_Material:_
'''
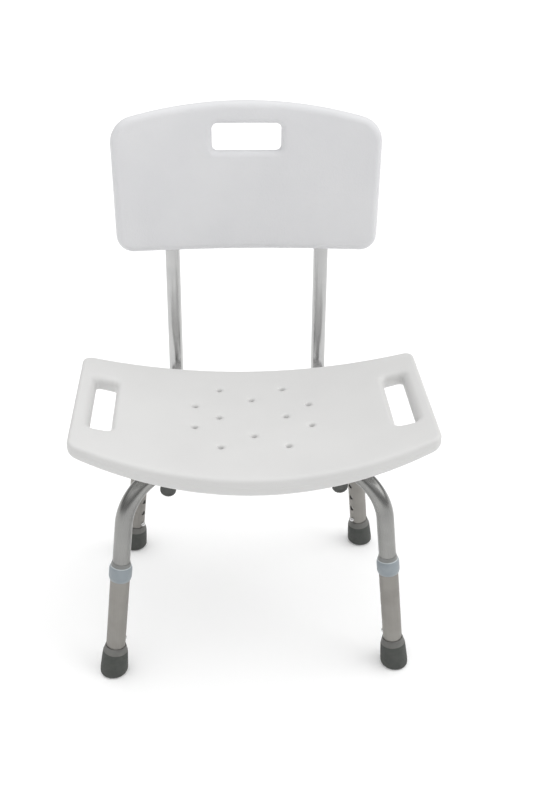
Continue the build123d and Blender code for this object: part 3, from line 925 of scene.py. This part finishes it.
def buildLegTube(corner):
    # drilled flat and rolled up: the holes face the middle of the stool
    mesh = bmesh.new()
    lengthwise = mesh.loops.layers.uv.new("lengthwise")
    radius, wall = leg["radius"], leg["wall"]
    half = math.pi * radius
    place, columns = legMatrix(corner), leg["columns"]
    across = [-half + 2 * half * k / columns for k in range(columns + 1)]
    bottom, top = leg["bottom"], leg["top"]
    side = spaced([Vector((half, bottom)), Vector((half, top))], leg["sideGap"], False)
    border = [Vector((x, bottom)) for x in across] + side[1:-1] + [Vector((x, top)) for x in reversed(across)]
    border += [Vector((-half, p.y)) for p in side[-2:0:-1]]
    heights = [leg["firstHole"] + k * leg["pitch"] for k in range(leg["holes"])]
    holes = [circleLoop(0, height, leg["holeRadius"], 28) for height in heights]
    rims = []
    for depth in (0.0, wall):
        def rolled(p, r=radius - depth):
            turn = p.x / radius
            return place @ Vector((r * math.cos(turn), r * math.sin(turn), p.y))

        loops = [(loop, ringOf(mesh, [rolled(p) for p in loop])) for loop in [border, *holes]]
        fillBetween(mesh, loops[0], loops[1:], rolled, leg["grid"])
        rims.append(loops)
    for outer, inner in zip(rims[0][1:], rims[1][1:]):
        joinRings(mesh, outer[1], inner[1])
    a, b = rims[0][0][1], rims[1][0][1]
    for first in (0, columns + len(side) - 1):    # the tube's bottom end, then its top end
        for i in range(first, first + columns):
            mesh.faces.new((a[i], a[i + 1], b[i + 1], b[i]))
    back = place.inverted()
    for face in mesh.faces:
        spots = []
        for loop in face.loops:
            p = back @ loop.vert.co
            spots.append((math.atan2(p.y, p.x) * radius, p.z))
        wrap = max(s[0] for s in spots) - min(s[0] for s in spots) > half
        for loop, (u, v) in zip(face.loops, spots):
            loop[lengthwise].uv = (u + 2 * half if wrap and u < 0 else u, v)
    bmesh.ops.remove_doubles(mesh, verts=mesh.verts, dist=1e-6)
    nodes = ["leg_tube_" + corner]
    return newPiece("legTube_" + corner, mesh, mattAluminium, "leg_" + corner, nodes, 50)


def paintedLightBand(piece, place, low, high, material):
    # painted light and shade: a second colour on the faces that lie between two heights up a leg
    toLeg = place.inverted()
    piece.data.materials.append(material)
    slot = len(piece.data.materials) - 1
    for face in piece.data.polygons:
        spot = toLeg @ face.center
        if low < spot.z < high and math.hypot(spot.x, spot.y) > leg["radius"] - leg["paintDepth"]:
            face.material_index = slot


def buildCollar(corner):
    points = [Vector((r, h, 0)) for r, h in collar["outline"]]
    outline = roundCorners(points, collar["rounding"], step=10)
    grip, top, place = collar["grip"], leg["top"] + hairGap, legMatrix(corner)
    inside = [(grip, collar["outline"][-1][1]), (grip, top), (collar["outline"][0][0], top)]
    mesh = turnedMesh([(p.x, p.y) for p in outline] + inside, place, 56)
    plastic, nodes = finishes["collarPlastic"], ["leg_collar_" + corner]
    piece = newPiece("legCollar_" + corner, mesh, plastic, "leg_" + corner, nodes, 40)
    # painted highlight: the pale line round the shoulder
    paintedLightBand(piece, place, *collar["crest"], finishes["collarCrest"])
    # painted shade: the cone above the highlight is coloured darker
    paintedLightBand(piece, place, collar["crest"][1], collar["outline"][-1][1] + 1, finishes["collarLip"])
    return piece


def buildFoot(corner):
    place = legMatrix(corner)
    tilt = place.to_3x3().col[2].angle(Vector((0, 0, 1)))
    base, edge = foot["outline"][0][0], foot["edge"]
    upper = roundCorners([Vector((r, h, 0)) for r, h in foot["outline"]], foot["rounding"], step=8)
    inner = [(foot["bore"] + wider, height) for wider, height in foot["mouth"]]
    inner += [(foot["bore"], foot["sole"]), (0, foot["sole"])]
    # the sole is cut level: its rings are measured from the floor, and carried below -1 to tell them apart
    tread, deep, draft = [(0, 0)], foot["ribDepth"], 0.0001
    for k, r in enumerate(foot["ribs"]):
        tread += [(r - draft, deep if k % 2 else 0), (r + draft, 0 if k % 2 else deep)]
    tread.append((base - edge, 0))
    steps = 6
    for k in range(1, steps + 1):
        t = math.pi / 2 * k / steps
        tread.append((base - edge * (1 - math.sin(t)), edge * (1 - math.cos(t))))
    profile = [(r, -1 - lift) for r, lift in tread] + [(p.x, p.y) for p in upper] + inner

    def level(point, turn):
        if point.z > -0.5:
            return point
        lift = -1 - point.z
        return Vector((point.x, point.y, lift / math.cos(tilt) + point.x * math.tan(tilt)))

    mesh = turnedMesh(profile, Matrix.Identity(4), 64, level)
    middle = min(mesh.verts, key=lambda v: v.co.z)
    middle.co.z = 0 if middle.co.z < -0.5 else middle.co.z
    mesh.transform(place)
    nodes = ["leg_foot_" + corner]
    piece = newPiece("legFoot_" + corner, mesh, finishes["footRubber"], "leg_" + corner, nodes, 50)
    # painted light: the upward-facing shoulder is coloured lighter than the rubber below
    paintedLightBand(piece, place, foot["scuffFrom"], 1, finishes["scuffedRubber"])
    return piece


def buildButton(corner):
    radius, dome, tip = button["radius"], button["dome"], button["tip"]
    centre = tip - dome
    edge = math.sqrt(dome**2 - radius**2)
    flange, inner, outer = button["flange"]
    profile = [(0, inner), (flange, inner), (flange, outer), (radius, outer), (radius, centre + edge - 0.0003)]
    first, steps = math.asin((radius - 0.0002) / dome), 8
    turns = [first * (1 - k / steps) for k in range(steps + 1)]
    profile += [(dome * math.sin(t), centre + dome * math.cos(t)) for t in turns]
    turn = Matrix.Translation((0, 0, leg["firstHole"])) @ Matrix.Rotation(math.pi / 2, 4, "Y")
    mesh = turnedMesh(profile, legMatrix(corner) @ turn, 40)
    steel, nodes = finishes["buttonSteel"], ["snap_button_" + corner]
    return newPiece("snapButton_" + corner, mesh, steel, "button_" + corner, nodes, 40)


for corner in corners:
    buildLegTube(corner)
    buildCollar(corner)
    buildFoot(corner)
    buildButton(corner)
print("legs built")


plug = {
    "head": 0.0114,
    "proud": 0.0042,
    "round": 0.0018,
    "dish": (0.0078, 0.0072, 0.0007),    # the sunk face's rim and floor radius, and its depth
    "shank": 0.0095,
    "deep": 0.009,
    "bore": (0.0065, 0.002),   # radius, and how far in its floor is
    "ribs": 18,
    "ribDepth": 0.0003,
    "sides": 144,
}


def buildPlug(name, place, nodes):
    head, proud, shank, deep = plug["head"], plug["proud"], plug["shank"], plug["deep"]
    dishRim, dishFloor, sunk = plug["dish"]
    face = [(head, 0, 0), (head, proud, 0), (dishRim, proud, 0), (dishFloor, proud - sunk, 0), (0, proud - sunk, 0)]
    face = roundCorners(face, [0, plug["round"], 0.0002, 0.0002, 0], step=12)
    bore, floor = plug["bore"]
    stem = [(0, -floor), (bore, -floor), (bore, -deep), (shank - 0.0006, -deep), (shank, -deep + 0.0008), (shank, 0)]

    def ribbed(point, turn):
        # only the head's rim is ribbed, not the shank or the face that meets the tube
        rim = math.hypot(point.x, point.y)
        if rim < shank + 0.0008 or point.z < 0.0004:
            return point
        ridge = plug["ribDepth"] / rim * max(0.0, math.cos(plug["ribs"] * turn))
        return point - Vector((point.x, point.y, 0)) * ridge

    mesh = turnedMesh([(p.x, p.y) for p in face] + stem, place, plug["sides"], ribbed)
    return newPiece(name, mesh, finishes["capPlastic"], "stool", nodes, 40)


for name, node, side in (("leftFrontPlug", "front_cap_left", 1), ("rightFrontPlug", "front_cap_right", -1)):
    toe = math.atan((posts["frontX"] - posts["x"]) / (postCornerY() - postStartY()))
    turn = Matrix.Rotation(side * toe, 4, "Z") @ Matrix.Rotation(math.pi / 2, 4, "X")
    place = Matrix.Translation((side * posts["frontX"], postStartY(), posts["runHeight"])) @ turn
    place = place @ Matrix.Translation((0, 0, hairGap))
    buildPlug(name, place, [node])
for name, side in (("leftTopPlug", 1), ("rightTopPlug", -1)):
    place = backFrame() @ Matrix.Translation((side * posts["x"], 0, posts["length"] + hairGap))
    buildPlug(name, place, ["post_caps"])
print("plugs built")


keptFinishes = {
    "crossing_saddle": finishes["saddlePlastic"],
    "seat_saddles": finishes["saddlePlastic"],
    "tube_saddles": finishes["saddlePlastic"],
    "bolt_saddles": finishes["saddlePlastic"],
    "crossing_rivet": finishes["zincSteel"],
    "seat_bolts": finishes["zincSteel"],
    "backrest_screws": finishes["zincSteel"],
    "backrest_washers": finishes["zincSteel"],
    "seat_inserts": finishes["brassInsert"],
    "backrest_inserts": finishes["brassInsert"],
}
for name, node in frame["nodes"].items():
    finish = keptFinishes.get(name)
    if name.startswith("leaf_spring"):
        finish = finishes["springSteel"]
    elif name.startswith("foot_washer"):
        finish = finishes["zincSteel"]
    if finish:
        node.data.materials.clear()
        node.data.materials.append(finish)
        node.data.shade_smooth()
        node.data.set_sharp_from_angle(angle=math.radians(35))
print("hardware finished")


studio = {
    "floor": (0.93, 0.93, 0.93),
    "floorHalf": 20,
    "glow": 0.12,              # the floor is a lit table
    # (height, brightness), from the horizon up
    "sky": ((0.0, 1.0), (0.05, 1.0), (0.10, 0.35), (0.35, 0.45), (0.6, 1.2), (0.85, 2.0), (1.0, 2.2)),
    "skyStrength": 0.72,
    "keyStrength": 0.70,
    "keySoftness": math.radians(50),
    "keyFrom": (0.9, -0.12, 0.8),
}
view = {
    "eye": (-0.05507, -1.34567, 1.14993),
    "down": 0.561,
    "right": 0.064,
    "roll": 0.016,
    "lens": 47.12,
    "sensor": 36,
    "shift": (-0.0062, 0.0414),
}


def buildStage():
    floorMesh = bmesh.new()
    half = studio["floorHalf"]
    floorMesh.faces.new(ringOf(floorMesh, [(-half, -half, 0), (half, -half, 0), (half, half, 0), (-half, half, 0)]))
    data = bpy.data.meshes.new("floor")
    floorMesh.to_mesh(data)
    floorMesh.free()
    material, _, _, shader = startMaterial("floorPaint", {"Roughness": 0.9, "Specular IOR Level": 0.1})
    shader.inputs["Base Color"].default_value = (*studio["floor"], 1)
    shader.inputs["Emission Color"].default_value = (1, 1, 1, 1)
    shader.inputs["Emission Strength"].default_value = studio["glow"]
    data.materials.append(material)
    floor = bpy.data.objects.new("floor", data)
    bpy.context.scene.collection.objects.link(floor)
    world = bpy.data.worlds.new("studio")
    world.use_nodes = True
    worldNodes, worldLinks = world.node_tree.nodes, world.node_tree.links
    split = worldNodes.new("ShaderNodeSeparateXYZ")
    worldLinks.new(worldNodes.new("ShaderNodeTexCoord").outputs["Generated"], split.inputs[0])
    ramp = worldNodes.new("ShaderNodeValToRGB")
    brightest = max(level for _, level in studio["sky"])
    while len(ramp.color_ramp.elements) < len(studio["sky"]):
        ramp.color_ramp.elements.new(0.5)
    for stop, (height, level) in zip(ramp.color_ramp.elements, studio["sky"]):
        stop.position, stop.color = height, (*[level / brightest] * 3, 1)
    worldLinks.new(split.outputs["Z"], ramp.inputs[0])
    worldLinks.new(ramp.outputs["Color"], worldNodes["Background"].inputs["Color"])
    worldNodes["Background"].inputs["Strength"].default_value = studio["skyStrength"] * brightest
    bpy.context.scene.world = world
    key = bpy.data.lights.new("key", "SUN")
    key.energy, key.angle = studio["keyStrength"], studio["keySoftness"]
    lamp = bpy.data.objects.new("key", key)
    lamp.rotation_mode = "QUATERNION"
    lamp.rotation_quaternion = Vector(studio["keyFrom"]).to_track_quat("Z", "Y")
    bpy.context.scene.collection.objects.link(lamp)


def buildCamera():
    down, right, roll = view["down"], view["right"], view["roll"]
    forward = Vector((math.sin(right) * math.cos(down), math.cos(right) * math.cos(down), -math.sin(down)))
    level = Vector((math.cos(right), -math.sin(right), 0))
    upward = level.cross(forward)
    across = level * math.cos(roll) + upward * math.sin(roll)
    up = upward * math.cos(roll) - level * math.sin(roll)
    data = bpy.data.cameras.new("camera")
    data.lens, data.sensor_width = view["lens"], view["sensor"]
    data.shift_x, data.shift_y = view["shift"]
    data.clip_start, data.clip_end = 0.01, 100
    camera = bpy.data.objects.new("camera", data)
    turn = Matrix(list(zip(across, up, -forward))).to_4x4()
    camera.matrix_world = Matrix.Translation(view["eye"]) @ turn
    bpy.context.scene.collection.objects.link(camera)
    bpy.context.scene.camera = camera


buildStage()
buildCamera()
bpy.context.scene.view_settings.view_transform = "Standard"
print("stage set")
'''
_Exercise description:_
Everything from the first line through the line containing "return place @" should be quoted exactly, and nothing beyond it.

_Answer to this problem:_
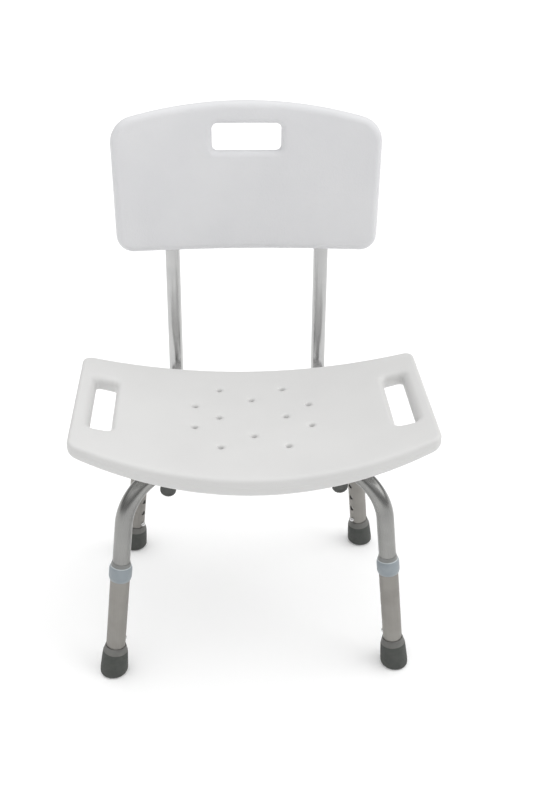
Continue the build123d and Blender code for this object: part 3, from line 925 of scene.py. This part finishes it.
def buildLegTube(corner):
    # drilled flat and rolled up: the holes face the middle of the stool
    mesh = bmesh.new()
    lengthwise = mesh.loops.layers.uv.new("lengthwise")
    radius, wall = leg["radius"], leg["wall"]
    half = math.pi * radius
    place, columns = legMatrix(corner), leg["columns"]
    across = [-half + 2 * half * k / columns for k in range(columns + 1)]
    bottom, top = leg["bottom"], leg["top"]
    side = spaced([Vector((half, bottom)), Vector((half, top))], leg["sideGap"], False)
    border = [Vector((x, bottom)) for x in across] + side[1:-1] + [Vector((x, top)) for x in reversed(across)]
    border += [Vector((-half, p.y)) for p in side[-2:0:-1]]
    heights = [leg["firstHole"] + k * leg["pitch"] for k in range(leg["holes"])]
    holes = [circleLoop(0, height, leg["holeRadius"], 28) for height in heights]
    rims = []
    for depth in (0.0, wall):
        def rolled(p, r=radius - depth):
            turn = p.x / radius
            return place @ Vector((r * math.cos(turn), r * math.sin(turn), p.y))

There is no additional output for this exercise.